Thankfully, the aforementioned revelations are imparted during an action-packed battle between Barry Allen and the Reverse-Flash.  I have to hand it to the creative team here, Reverse-Flash is absolutely menacing.  Ethan Van Sciver draws him like a hate-filled god, colorist Brian Miller makes his eyes burn like cigarettes, and Rob Leigh makes his speech bubbles crackle with static electricity.  This lends a weight and an urgency to the epic story, and one gets the feeling that the Speed Force will never be the same again.  Van Sciver’s pencils are once again beautifully detailed, while Miller’s bold reds and yellows are absolutely breathtaking.  In fact, I’m going to go out on a limb and say that this is the best looking book I’ve read this week.

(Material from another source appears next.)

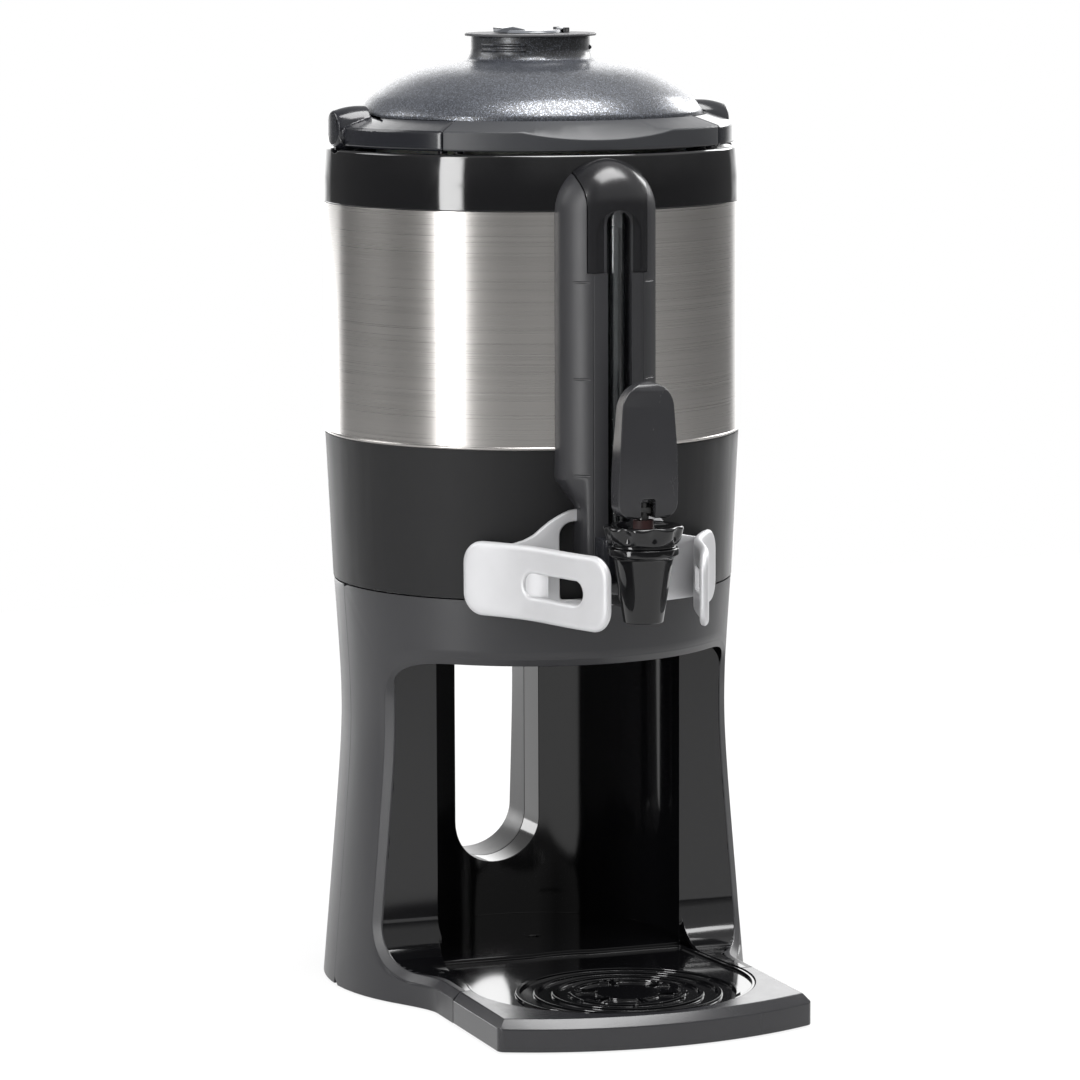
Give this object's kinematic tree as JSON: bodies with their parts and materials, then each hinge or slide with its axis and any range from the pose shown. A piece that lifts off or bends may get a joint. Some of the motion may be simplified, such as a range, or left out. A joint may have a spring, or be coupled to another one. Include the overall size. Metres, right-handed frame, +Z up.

Johns’ characterisations are spot-on.  He deftly juggles the entire Flash family and an ensemble cast of super-speedsters, giving each of them a unique voice.  I knew next to nothing about Max Mercury prior to reading this issue, but I came away with an appreciation of who he is and where he fits in the DC pantheon.  It’s also good to see Bart Allen get his wit back – he seemed to have lost it after his own rebirth – and embrace his original role as Kid Flash.  Ethan Van Sciver also did an excellent job of differentiating Wally West from Barry Allen – their identical Flash costumes had posed a problem until now – through a clever story device.

Rebirth #4 may have stumbled off the starting block, but it certainly came through with the goods.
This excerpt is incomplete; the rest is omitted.